Still, forced by the growing power of Ottoman Empire (or the lack of other claimants for Wallachian throne?), the two Christian neighbors signed a treat.
Later, when Vlad the Impaler won against the Ottomans, King Matthias Corvin didn't tell a word about who were the fighters and their leader. He assumed the whole victory with serenity even he didn't send a single man to help Wallachian prince.
Putting order in his country and counting on Transylvanian support, but also knowing that the Sultan is cached in his Anatolian campaign, Vlad stopped the tribute payment to the Turks. Never saying he doesn't pay, he simply delayed it over and over again.
But the Anatolia long campaign needed that tribute, too. The Sultan sent an army led by Hamza-beg to force Vlad to pay the tribute or to catch him. But Vlad crashed it. And he didn't stop here.
Vlad Dracula attacked and conquered during the winter 1461-1462 the fortresses on the line of Danube. People think it was a revenge action. Other people said it was a vainglory action. In fact it was another clever tactic of Vlad the Impaler. He spent several years of his life between Ottomans. He knew that Hamza-beg action was only the vanguard of the next events.
And he knew much more: the Ottomans' war tactics. They always started the movements of their big army in spring. Never in winter, when the movement is slow and the cold and the lack of food could decimate them. So, the Turkish Danube fortresses got no help in winter. With a surprising quick attack Vlad conquered the Ottoman fortresses laying on Danube River from Rahova to the place where Danube flowed into the sea, including Nicopolis.

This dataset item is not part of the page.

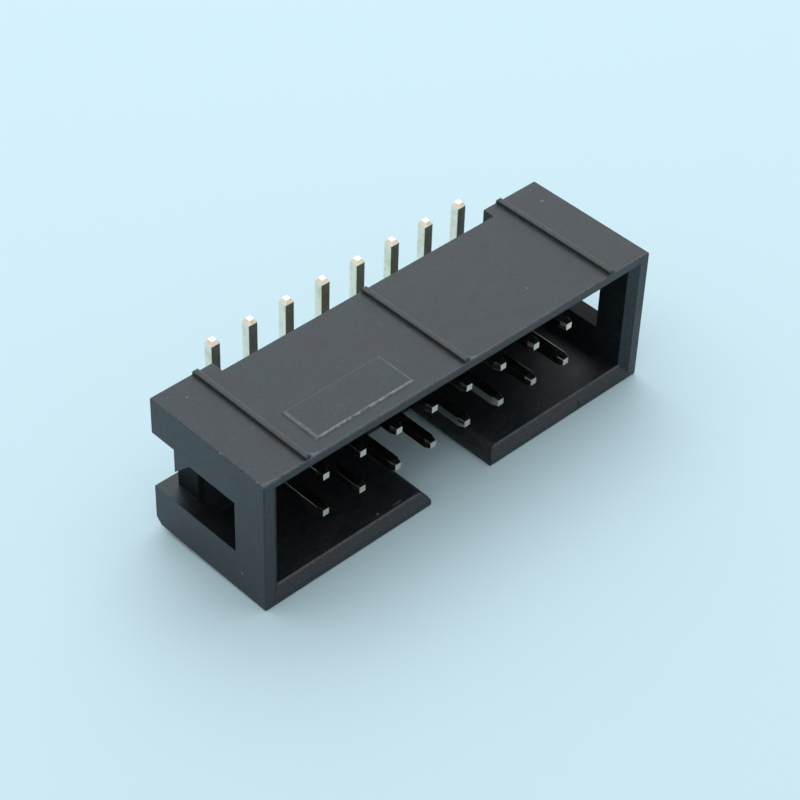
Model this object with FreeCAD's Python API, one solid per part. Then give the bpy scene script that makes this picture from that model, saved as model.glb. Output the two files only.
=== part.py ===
import FreeCAD, Part
import math
import os

# Box header for flat ribbon cable: a keyed four-walled moulding that holds two rows of square contacts.
# The tails are bent outwards for surface soldering. The part lies on its keyed side.
# All sizes are in millimetres. X runs along the rows, Y from the mouth to the solder side,
# and Z from the keyed side to the plain side.

# Contact grid
pitch = 2.54
row_spacing = 2.54
columns = 8

# Housing. The rims are what the lead-in leaves flat round the mouth.
end_margin = 5.0
housing_height = 8.7
end_wall = 1.15
side_wall = 1.0
end_rim = 0.66
side_rim = 0.42
lead_depth = 0.42
body_depth = 7.95
floor_thickness = 1.65
outer_round = 0.1

# Feet at the four rear corners
foot_length = 4.1
foot_rise = 0.78
foot_bevel = 0.45

# Polarising slot in the keyed wall. The land is the least flat edge left below the round lip.
key_width = 4.5
key_lip_radius = 0.8
key_lip_land = 0.12

# Latch opening in each end wall, which runs on as a channel beside the floor
latch_setback = 2.28
latch_sill = 2.65
latch_height = 3.4
channel_relief = 0.33
channel_depth = 0.95
tooth_inset = 0.97
tooth_drop = 1.22

# Raised ribs on the plain side, one near each end and one in the middle
rib_width = 0.42
rib_crown = 0.34
rib_height = 0.25
rib_round = 0.1
rib_setback = 0.1
rib_inset = 2.95

# Raised blank panel on the plain side, between two ribs
panel_length = 6.75
panel_width = 2.7
panel_rise = 0.1
panel_setback = 0.8
panel_gap = 1.15

# Contacts
post_width = 0.6
post_bevel = 0.05
post_setback = 1.02
post_clearance = 0.01
tip_length = 0.4
tip_width = 0.4
bend_radius = 0.4
solder_standoff = 2.17
tail_overhang = 0.39
tail_tip_length = 0.22
tail_tip_width = 0.32

# How far a cutting shape runs past the face that it cuts, and a raised shape into its carrier
overrun = 1.0
rooting = 0.1

# Places that follow from the sizes above
half_length = (columns - 1) * pitch / 2 + end_margin
foot_face = body_depth + foot_rise
floor_face = body_depth - floor_thickness
latch_top = latch_sill + latch_height
tooth_rear = body_depth - tooth_inset
post_half = post_width / 2
tail_face = body_depth + solder_standoff
tail_line = tail_face - post_half
middle_height = housing_height / 2


def vec(x, y, z):
    """A point or a direction."""
    return FreeCAD.Vector(x, y, z)


def box(low, high):
    """A box between its lowest and its highest corner."""
    return Part.makeBox(high[0] - low[0], high[1] - low[1], high[2] - low[2], vec(*low))


def flat(points):
    """A flat face inside a closed line of points."""
    return Part.Face(Part.makePolygon(points + points[:1]))


def tapered(near, far):
    """A solid between two outlines whose matching sides are parallel."""
    faces = [flat(near), flat(far)]
    for i in range(len(near)):
        j = (i + 1) % len(near)
        faces.append(flat([near[i], near[j], far[j], far[i]]))
    solid = Part.Solid(Part.Shell(faces))
    if solid.Volume < 0:
        solid.reverse()
    return solid


def rectangle(half_x, rise, y):
    """The corners of a rectangle across the mouth, at one depth and one rise above the keyed side."""
    z_low, z_high = rise, housing_height - rise
    return [vec(-half_x, y, z_low), vec(half_x, y, z_low), vec(half_x, y, z_high), vec(-half_x, y, z_high)]


def envelope():
    """The outer block, feet included, with soft edges everywhere but at the rear."""
    block = box((-half_length, 0, 0), (half_length, foot_face, housing_height))
    soft = [edge for edge in block.Edges if edge.CenterOfMass.y < foot_face - outer_round]
    return block.makeFillet(outer_round, soft)


def rear_relief():
    """What is cut from the rear so that only the four corner feet stand out."""
    inner = half_length - foot_length
    rear = foot_face + overrun
    between = box((-inner, body_depth, -overrun), (inner, rear, housing_height + overrun))
    past = half_length + overrun
    across = box((-past, body_depth, latch_sill), (past, rear, latch_top + channel_relief))
    bevel = [(foot_face - foot_bevel, 0), (foot_face, foot_bevel), (rear, foot_bevel)]
    bevel += [(rear, -overrun), (foot_face - foot_bevel, -overrun)]
    corner = flat([vec(-past, y, z) for y, z in bevel]).extrude(vec(2 * past, 0, 0))
    return [between, across, corner]


def cavity():
    """The mating space, which widens at the mouth."""
    half = half_length - end_wall
    space = box((-half, -overrun, side_wall), (half, floor_face, housing_height - side_wall))
    mouth = rectangle(half_length - end_rim, side_rim, 0)
    lead_in = tapered(mouth, rectangle(half, side_wall, lead_depth))
    return [space, lead_in]


def key_slot():
    """The slot through the keyed wall, with round lips on the inside."""
    half = key_width / 2
    radius = min(key_lip_radius, side_wall - key_lip_land)
    low = side_wall - radius
    diagonal = radius * math.sqrt(0.5)
    edges = []
    for side in (-1, 1):
        start = vec(side * half, 0, low)
        middle = vec(side * (half + radius - diagonal), 0, low + diagonal)
        end = vec(side * (half + radius), 0, side_wall)
        top = vec(side * (half + radius), 0, side_wall + overrun)
        edges.append(Part.makeLine(vec(side * half, 0, -overrun), start))
        edges.append(Part.Arc(start, middle, end).toShape())
        edges.append(Part.makeLine(end, top))
    for z, x in ((-overrun, half), (side_wall + overrun, half + radius)):
        edges.append(Part.makeLine(vec(-x, 0, z), vec(x, 0, z)))
    outline = Part.Wire(Part.sortEdges(edges)[0])
    slot = Part.Face(outline).extrude(vec(0, floor_face + overrun, 0))
    slot.translate(vec(0, -overrun, 0))
    return slot


def latch_prism(depth):
    """The latch opening's outline, cut into the right end face to a depth along X."""
    rear = foot_face + overrun
    high = latch_top + channel_relief
    points = [(latch_setback, latch_sill), (rear, latch_sill), (rear, high), (tooth_rear, high)]
    points += [(tooth_rear, latch_top - tooth_drop), (tooth_rear - tooth_drop, latch_top)]
    points += [(latch_setback, latch_top)]
    face = flat([vec(half_length - depth, y, z) for y, z in points])
    return face.extrude(vec(depth + overrun, 0, 0))


def latch_openings():
    """The openings through both end walls, with their channels to the rear."""
    low = (0, 0, 0)
    high = (half_length + overrun, floor_face, housing_height)
    through = latch_prism(end_wall + overrun).common(box(low, high))
    right = latch_prism(channel_depth).fuse(through)
    left = right.mirror(vec(0, 0, 0), vec(1, 0, 0))
    return [left, right]


def ribs():
    """The raised ribs, with sloping flanks and soft edges on the crown."""
    shapes = []
    root = housing_height - rooting
    crown = housing_height + rib_height
    half, half_crown = rib_width / 2, rib_crown / 2
    for x in (rib_inset - half_length, 0, half_length - rib_inset):
        rear = body_depth if abs(x) < half_length - foot_length else foot_face
        points = [(-half, root), (-half, housing_height), (-half_crown, crown)]
        points += [(half_crown, crown), (half, housing_height), (half, root)]
        outline = flat([vec(x + u, rib_setback, z) for u, z in points])
        rib = outline.extrude(vec(0, rear - rib_setback, 0))
        soft = [edge for edge in rib.Edges if edge.BoundBox.ZMin > crown - rib_round]
        shapes.append(rib.makeFillet(rib_round, soft))
    return shapes


def panel():
    """The raised blank panel, with sloping sides as deep as its rise."""
    left = rib_inset - half_length + panel_gap
    right = left + panel_length
    front = panel_setback
    rear = front + panel_width

    def outline(inset, z):
        low_x, high_x = left + inset, right - inset
        low_y, high_y = front + inset, rear - inset
        return [vec(low_x, low_y, z), vec(high_x, low_y, z), vec(high_x, high_y, z), vec(low_x, high_y, z)]

    root = box((left, front, housing_height - rooting), (right, rear, housing_height))
    return root.fuse(tapered(outline(0, housing_height), outline(panel_rise, housing_height + panel_rise)))


def contact_hole(x, z):
    """The hole for one contact through the floor."""
    half = post_half + post_clearance
    return box((x - half, floor_face - overrun, z - half), (x + half, body_depth + overrun, z + half))


def section(width, place):
    """The corners of a square post's section, with bevelled edges, placed by a function of (u, v)."""
    half = width / 2
    inner = half - post_bevel * width / post_width
    corners = [(half, inner), (inner, half), (-inner, half), (-half, inner)]
    corners += [(-half, -inner), (-inner, -half), (inner, -half), (half, -inner)]
    return [place(u, v) for u, v in corners]


def contact(x, z, side):
    """One contact from its mating tip through the floor to its tail. side is 1 to bend up, -1 down."""
    turn = bend_radius + post_half
    bend_start = tail_line - turn
    shoulder = post_setback + tip_length
    tail_top = middle_height + tail_overhang - row_spacing / 2
    tail_shoulder = tail_top - tail_tip_length

    def across(y):
        return lambda u, v: vec(u, y, v)

    def upright(height):
        return lambda u, v: vec(u, tail_line + v, height)

    tip = tapered(section(tip_width, across(post_setback)), section(post_width, across(shoulder)))
    shank = flat(section(post_width, across(shoulder))).extrude(vec(0, bend_start - shoulder, 0))
    bend = flat(section(post_width, across(bend_start))).revolve(vec(0, bend_start, turn), vec(1, 0, 0), 90)
    tail = flat(section(post_width, upright(turn))).extrude(vec(0, 0, tail_shoulder - turn))
    end = tapered(section(post_width, upright(tail_shoulder)), section(tail_tip_width, upright(tail_top)))
    shape = tip.multiFuse([shank, bend, tail, end]).removeSplitter()
    if side < 0:
        shape.rotate(vec(0, 0, 0), vec(0, 1, 0), 180)
    shape.translate(vec(x, 0, z))
    return shape


def contact_places():
    """Each contact's name, place and side, row by row."""
    for row, side in (("upper", 1), ("lower", -1)):
        for column in range(columns):
            x = (column - (columns - 1) / 2) * pitch
            yield f"{row}_contact_{column + 1}", x, middle_height + side * row_spacing / 2, side


def housing():
    """The whole moulding."""
    shape = envelope().cut(rear_relief() + cavity() + [key_slot()] + latch_openings())
    shape = shape.cut([contact_hole(x, z) for _, x, z, _ in contact_places()])
    return shape.fuse(ribs() + [panel()]).removeSplitter()


def write(name, shape):
    """Put a piece in the part's frame and save it. The origin is under the middle of the part."""
    placed = shape.copy()
    placed.translate(vec(0, -tail_face / 2, tail_overhang))
    placed.exportStep(os.path.join("parts", name + ".step"))


def main():
    """Build and save every piece."""
    os.makedirs("parts", exist_ok=True)
    write("housing", housing())
    for name, x, z, side in contact_places():
        write(name, contact(x, z, side))


main()
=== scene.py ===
"""The looks of a box header for flat ribbon cable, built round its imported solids.

The housing is dressed as a black moulding with soft edges, and each contact is drawn again as a
square wire with rounded corners and tin plating. A pale floor, soft lamps and a camera complete
the scene. Lengths in the classes are millimetres, and every mesh is in metres.
"""

from __future__ import annotations

import functools
import logging
import math
from dataclasses import dataclass, field
from enum import Enum
from typing import Any, Iterable, Sequence, Union

import bmesh
import bpy
from mathutils import Matrix, Vector


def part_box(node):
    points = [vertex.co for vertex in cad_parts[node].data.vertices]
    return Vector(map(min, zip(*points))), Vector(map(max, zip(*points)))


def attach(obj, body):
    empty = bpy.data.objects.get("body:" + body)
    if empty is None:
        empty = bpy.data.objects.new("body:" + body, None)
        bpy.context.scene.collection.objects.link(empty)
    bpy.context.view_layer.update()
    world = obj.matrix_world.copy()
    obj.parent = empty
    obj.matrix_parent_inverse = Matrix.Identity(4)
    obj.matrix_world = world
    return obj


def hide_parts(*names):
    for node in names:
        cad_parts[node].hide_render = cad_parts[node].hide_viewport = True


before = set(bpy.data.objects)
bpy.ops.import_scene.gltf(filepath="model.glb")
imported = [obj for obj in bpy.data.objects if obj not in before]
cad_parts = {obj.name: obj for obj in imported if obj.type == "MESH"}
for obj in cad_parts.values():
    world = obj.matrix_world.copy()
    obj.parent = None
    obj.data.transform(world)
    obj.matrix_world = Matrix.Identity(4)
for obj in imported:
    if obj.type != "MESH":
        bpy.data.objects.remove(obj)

LOG = logging.getLogger("box_header")
MM = 0.001
BODY = "root"
WIRE_POSITION = "wire_position"

Colour = tuple[float, float, float]
Place = tuple[float, float, float]
Span = tuple[float, float]
Number = Union[float, "Value"]


class Row(Enum):
    """The two rows of contacts, each with the way in which its tails turn."""

    UPPER = 1
    LOWER = -1

    @property
    def label(self) -> str:
        """The row's name in the names of its contacts."""
        return self.name.lower()


class Slot(Enum):
    """The names of the two finishes."""

    HOUSING = "housing_plastic"
    CONTACT = "contact_plating"


class Tree:
    """Adds nodes to a node tree, with their settings and inputs in one call."""

    def __init__(self, tree: bpy.types.NodeTree) -> None:
        """Take the tree that the nodes go into.

        Args:
            tree: A shader or geometry node tree.
        """
        self.tree = tree

    def node(self, kind: str, settings: dict[str, Any] | None = None,
             inputs: dict[str | int, Any] | None = None) -> bpy.types.Node:
        """Make one node.

        Args:
            kind: The node's type, such as "ShaderNodeMath".
            settings: The node's own settings, which are set before its inputs.
            inputs: Numbers, colours, sockets or values for its input sockets.

        Returns:
            The new node.
        """
        made = self.tree.nodes.new(kind)
        for name, setting in (settings or {}).items():
            setattr(made, name, setting)
        for key, given in (inputs or {}).items():
            self.feed(made.inputs[key], given)
        return made

    def feed(self, socket: bpy.types.NodeSocket, given: Any) -> None:
        """Link a socket or value into an input, or set the input to a number or colour.

        Args:
            socket: The input socket.
            given: What it gets.
        """
        source = given.socket if isinstance(given, Value) else given
        if isinstance(source, bpy.types.NodeSocket):
            self.tree.links.new(source, socket)
        else:
            socket.default_value = source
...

He wined twice from this situation (at least it's that he hoped). First, by taking those fortresses he weakened the Ottomans power at Danube and implicit the support they could give to a Sultan future campaign. It was also a psychological consequence over the Ottoman soldiers. The news about impaling spread quickly and drove the fear into their souls. But he also hoped that clearly showing his intentions against the Ottomans and his skills as an army leader to Matthias Corvin he'll get the support he need to win the war.
That's why in his letter from February 11th 1462 addressed to the Hungarian king the ruling prince wrote a detailed report of the campaign, telling him about the fortresses conquered as well as the number of dead Turks (23883) and asking his ally for help in the future war against the Ottomans. Unfortunately, the Hungarian king didn't do anything to help him. He left Buda in August with the declared intention to help Vlad's campaign. But at this time the fights between Vlad III and the Sultan was already stopped.
Well, the Sultan didn't wait for that help to come. As Vlad supposed, he started to move his great army in spring. Vlad III Dracula convoked his own "greater army", a local notion meaning all the men capable of carrying weapons, counting 25000-30000 fighters. Because of the great difference between the two armies, Vlad had to use tactics and strategies meant to prevent the actions of the Ottoman army, depending first, on the skill of the leader and second, of the courage and the devotion of the soldiers. And he has had plenty of both.
So he applied the old Romanian winning tactics: the crops wasting, the wells poisoning, the quick attacks over the enemy units searching for food/water and surprise attacks at night resting time.
The night attack was mentioned by various sources. Among them, the chronicler Laonic Chalcocondil states that "the brave ruling prince himself got in the middle of the Ottoman camp, disguised as a spy to get information in order to locate the sultan's tent to assassinate him". A lot of soldiers were killed, but the assassination of the sultan failed.
The chronicler Laonic Chalcocondil tells us that Turks caught a Wallachian soldier that night. They asked him to reveal information about the Wallachian army threatening him with death. He didn't tell them a word except he was not afraid to die. The vizier, admiring the soldier behavior, told him that the Wallachian ruling prince could rise to a big power with such an army and released him.
"The forest of the impaled people" show was another winning tactic. A terrifying view: along three kilometers they saw a forest of stakes and about 20000 bodies were stuck in these stakes (as Chalcocondil wrote). The sultan, "defeated and ashamed", as chronicler Mikhail Doukas asserts, gave the retreat order, "with no pray, no victory, and having lost many of his men". The sultan himself admitted the failure of his expedition saying he "couldn't get the country away from a man who does such great things", statement that was also recorded by Laonic Chalcocondil.
After his own withdrawal from that campaign, the Sultan left enough army behind. So that what Vlad dreaded most came true. His boyars betrayed him. Because of the country resources attrition, he was forced to "trust" Matthias Corvin. Wrong move, but he had no other choice. Instead of the help he expected he was arrested.
Scholars say the Matthias Corvin' reason was to give an explanation for his own passive attitude against the Turks, showing a guilty person. This may be. But let's think a little bit. Vlad's father and his brother were killed because of their alliance with the Turks. Then how happened that Vlad was only arrested?
I think the king Matthias Corvin had a second hidden reason for this. He was scared by the skills and the power Vlad III could have if his intentions were to annex Transylvania. So, he had to quickly remove him from Wallachian throne. It's known that Matthias Corvin missed all skills a military leader needed. But what if he kept "the specialist" in his own backyard, at his own disposal? That can explain the "mild detention" that Vlad had. He was never put into a prison cell. It was rather a forced staying.
Matthias Corvin also managed to disrate Vlad in Europe's eyes. The first German pamphlets about Vlad Dracula were printed in Vlad's Visegrad detention time. This way the Hungarian king assured that Vlad would never receive direct support from any of Western Europe kings/princes.
Despite Matthias Corvin's fear, Vlad hadn't had expansion thoughts. Vlad III Dracula external policy was centered on Wallachian independence of the two powerful neighbors: Hungarian Kingdom and Ottoman Empire.